Though the MCI-AD and MCI-NAD groups show a significant age difference, age was included in the statistical discriminator model (sAPPβ, total tau, age). The authors do not report if overall sAPPβ and age are significantly correlated. Surprisingly, Aβ1-42 was not significantly lowered in MCI-AD as compared to MCI-NAD or patients with frontotemporal dementia. The available literature clearly indicates that CSF Aβ1-42 is already decreased in incipient AD (high-risk MCI). Since no further control group is provided, these data are hard to interpret but may question the conclusion that sAPPβ is superior to Aβ1-42 in the early and differential diagnosis of incipient AD. In this respect, and in general, an independent statistical analysis of the MCI-AD subgroup of patients who converted back to cognitive normal (n = 8) may have helped to clarify this issue. Since the mean clinical follow-up time was comparatively short (33.1 months), slow converters (MCI to AD) may be hidden within the MCI-NAD cohort. Perneczky et al. did not report data on CSF values of phosphorylated tau (e.g., phospho-tau181). Together with total tau, these data could have been helpful to define a subgroup of slow MCI to AD converters.
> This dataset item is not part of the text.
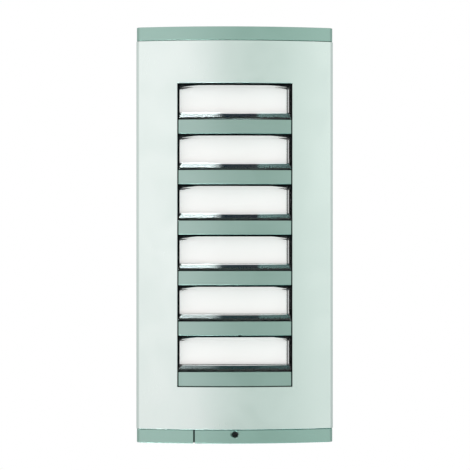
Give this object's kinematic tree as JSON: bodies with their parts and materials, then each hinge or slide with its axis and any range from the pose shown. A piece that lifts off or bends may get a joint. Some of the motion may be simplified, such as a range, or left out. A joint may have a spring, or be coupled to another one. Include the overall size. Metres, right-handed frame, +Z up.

A puzzling difference between the data reported by the two groups is that we also found significantly elevated CSF sAPPα in MCI-AD as compared to MCI-NAD. This may be explained by the two different phenotyping strategies applied to stratify the patient subgroups at baseline. However, this may also be due to the different assays which were applied in the two independent studies. Both groups reported a strong correlation of sAPPβ and sAPPα; however, we measured much higher values of sAPPα relative to sAPPβ (Meso Scale Discovery, Gaithersburg, USA; multiplex assay) as compared to Perneczky and colleagues (IBL Gunma, Japan; monoplex ELISA). This assay-dependent difference is unlikely to be due to cross-reactivity within the multiplex assay, since we controlled for cross-reactivity by independent Western blot analysis.
In summary, the data of Perneczky and coworkers are very promising, but they need further validation regarding the claim of a diagnostic superiority of sAPPβ relative to Aβ1-42 and the performance of sAPPβ relative to sAPPα. Moreover, to approximate the true predictive value of sAPPβ for incipient AD, longer clinical follow-up times should be applied for age-matched MCI subgroups. Together with CSF data on elevated BACE protein content and enzyme activity in preclinical AD (Zhong et al., 2007; Zetterberg et al., 2008), it is tempting to speculate that β-secretase activity is also increased in early (preclinical) multigenetic AD, as known for genetic AD (Bateman et al., 2011). This finding would reinforce β-secretase as a potential therapeutic target for the preventive drug treatment of AD in high-risk MCI patients. However, total CSF Aβ—unlike sAPPβ—is not consistently reported to be elevated in preclinical AD as a consequence of elevated β-secretase activity. In the event that increased Aβ peptide generation is initially paralleled by increased oligomerization, resulting in epitope masking (soluble oligomers) and subsequent precipitation into insoluble Aβ, this may not be a contradiction.
References:
Lewczuk P, Kamrowski-Kruck H, Peters O, Heuser I, Jessen F, Popp J, Bürger K, Hampel H, Frölich L, Wolf S, Prinz B, Jahn H, Luckhaus Ch, Perneczky R, Hüll M, Schröder J, Kessler H, Pantel J, Gertz HJ, Klafki HW, Kölsch H, Reulbach U, Esselmann H, Maler JM, Bibl M, Kornhuber J, Wiltfang J. Soluble amyloid precursor proteins in the cerebrospinal fluid as novel potential biomarkers of Alzheimer's disease: a multicenter study. Mol Psychiatry. 2010 Feb;15(2):138-45. PubMed.
Zhong Z, Ewers M, Teipel S, Bürger K, Wallin A, Blennow K, He P, McAllister C, Hampel H, Shen Y. Levels of beta-secretase (BACE1) in cerebrospinal fluid as a predictor of risk in mild cognitive impairment. Arch Gen Psychiatry. 2007 Jun;64(6):718-26. PubMed.
Zetterberg H, Andreasson U, Hansson O, Wu G, Sankaranarayanan S, Andersson ME, Buchhave P, Londos E, Umek RM, Minthon L, Simon AJ, Blennow K. Elevated cerebrospinal fluid BACE1 activity in incipient Alzheimer disease. Arch Neurol. 2008 Aug;65(8):1102-7. PubMed.